Cass Sunstein, Robert Walmsley University Professor at Harvard Law School, worked with Iwry on health reform (ACA) as well as retirement policy in the Obama administration. Says Sunstein, “Mark is one of the most constructive public servants in the United States. Among other things, he has been the most important force behind massive improvements in U.S. retirement policy, including the rise of automatic enrollment in pension plans.”

In 2001, on the occasion of Iwry’s departure from government service to return to the private sector, Lawrence Summers, having recently served as secretary of the Treasury and about to take office as president of Harvard University, said, “Millions of Americans will enjoy more secure retirement … because of your efforts. Your country should be grateful for what you did; I know I am proud to have served with you.”

A common thread in much of Iwry’s work has been the role of tax law and policy.
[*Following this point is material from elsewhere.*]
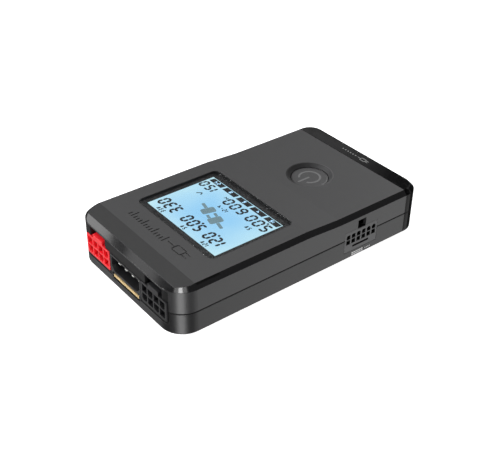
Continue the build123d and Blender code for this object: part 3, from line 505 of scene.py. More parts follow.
@dataclass(frozen=True)
class ClearWindow:
    """A clear hard-coated window: nearly see-through, with wipe marks and bright rims."""

    name: str
    colour: Colour
    see: float = 0.1

    def material(self) -> bpy.types.Material:
        """The clear window as nodes.

        Returns:
            The finished material.
        """
        sheet = Sheet(self.name)
        wipe = sheet.noise(12.0, 3.0, 0.6, Vector((0.3, 1.0, 1.0)))
        hair = sheet.noise(1.2, 4.0, 0.7, Vector((1.0, 0.1, 1.0))).above(0.64, 0.1)
        return sheet.finish(
            Base_Color=sheet.tint(self.colour, 1.0 + 0.15 * (wipe - 0.5)),
            Roughness=(0.05 + 0.05 * wipe + 0.1 * hair).clamped(),
            Normal=sheet.bump(hair, 0.001, None, 0.3),
            Alpha=self.see,
            IOR=1.49,
        )


@dataclass(frozen=True)
class LitDisplay:
    """A backlit display cell: blue in the middle, paler towards its rim, with a faint pixel grid."""

    name: str
    middle: Colour
    rim: Colour
    centre: Point
    half: Point
    strength: float
    grid_pitch: float = 0.42 * MM

    def material(self) -> bpy.types.Material:
        """The lit cell as nodes.

        Returns:
            The finished material.
        """
        sheet = Sheet(self.name)
        across = ((sheet.axis("X") - self.centre[0]) / self.half[0]).size()
        along = ((sheet.axis("Y") - self.centre[1]) / self.half[1]).size()
        reach = (across ** 4.0 + along ** 4.0) ** 0.5
        cloud = sheet.noise(11.0, 2.0)
        glow = sheet.blend((0.75 * reach + 0.25 * (cloud - 0.5)).clamped(), self.middle, self.rim)
        grid_x = (sheet.axis("X") * (2 * math.pi / self.grid_pitch)).wave()
        grid_y = (sheet.axis("Y") * (2 * math.pi / self.grid_pitch)).wave()
        lattice = 1.0 - 0.035 * (grid_x * grid_y).size()
        return sheet.finish(
            Base_Color=sheet.tint(self.rim, 0.05 * lattice),
            Emission_Color=sheet.tint(glow, lattice),
            Emission_Strength=self.strength,
            Roughness=(0.25 + 0.1 * cloud).clamped(),
        )


@dataclass(frozen=True)
class PrintedInk:
    """A thin printed mark with a slightly uneven edge of ink."""

    name: str
    colour: Colour
    roughness: float = 0.45
    glow: float = 0.0

    def material(self) -> bpy.types.Material:
        """The ink as nodes.

        Returns:
            The finished material.
        """
        sheet = Sheet(self.name)
        mottle = sheet.noise(0.5, 3.0, 0.6)
        level = 1.0 + 0.22 * (mottle - 0.5)
        return sheet.finish(
            Base_Color=sheet.tint(self.colour, level),
            Emission_Color=sheet.tint(self.colour, level),
            Emission_Strength=self.glow,
            Roughness=(self.roughness + 0.15 * (mottle - 0.5)).clamped(),
            Normal=sheet.bump(mottle, 0.003, None, 0.5),
        )


@dataclass(frozen=True)
class HatchedInk:
    """Display segments drawn as a fine slanted hatch over the lit ground."""

    name: str
    ink: Colour
    ground: Colour
    pitch: float = 0.5 * MM
    slant: float = 0.35
    glow: float = 1.0

    def material(self) -> bpy.types.Material:
        """The hatch as nodes.

        Returns:
            The finished material.
        """
        sheet = Sheet(self.name)
        across = sheet.axis("X") + self.slant * sheet.axis("Y")
        stripe = (across * (2 * math.pi / self.pitch)).wave().above(-0.35, 0.5)
        mottle = sheet.noise(0.7, 2.0)
        colour = sheet.blend(stripe, self.ground, self.ink)
        return sheet.finish(
            Base_Color=sheet.tint(colour, 0.3),
            Emission_Color=sheet.tint(colour, 0.9 + 0.2 * mottle),
            Emission_Strength=self.glow,
            Roughness=(0.4 + 0.1 * mottle).clamped(),
        )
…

Although he declined to be nominated to serve as Treasury’s assistant secretary for tax policy so he could devote his attention to health care reform and retirement policy, Iwry has made observations on taxation and the tax system that are quoted more frequently than those of nearly any other individual in the anthology As Certain as Death: Quotations About Taxes, where they appear along with quotes from Adam Smith, Voltaire, Franklin, Jefferson, de Tocqueville, the Old Testament, and Mark Twain.

While in government, Iwry periodically held “town hall meetings” or “fireside chats” with groups of retirement and health care professionals and practitioners around the country to solicit feedback and new ideas, and to keep current on developments in the market. In addition, he has authored, co-authored, or been the driving force behind many other policy initiatives and reforms: the saver’s tax credit (encouraging 401(k) and IRA saving by some 8 million lower-income households annually); a “start-up” tax credit for small businesses adopting new retirement plans; the “myRA” (a simple, safe, no-fee starter account for new savers, combining Roth IRAs and U.S. savings bonds); automatic rollovers to limit leakage; direct deposit saving of tax refunds in IRAs and U.S. savings bonds; annuities embedded in 401(k) target date funds; and the new “QLAC” 401(k)/IRA longevity annuity providing lifelong retirement income in an efficient and behaviorally strategic manner.

In 2011, The Wall Street Journal’s magazine, Smart Money, recognized Iwry as one of the world’s 30 “top financial players” (along with German Chancellor Merkel, Federal Reserve Chair Ben Bernanke, and the CEOs of BlackRock, Vanguard, JPMorgan Chase, Apple, Google, and AARP), concluding their profile of Iwry with, “Who says nice guys finish last?”

Since leaving government at the close of the Obama administration, Iwry, currently a nonresident senior fellow at the Brookings Institution and visiting scholar at the Wharton School, continues to pursue these and other policy reforms and market innovations, confident that the best is yet to come.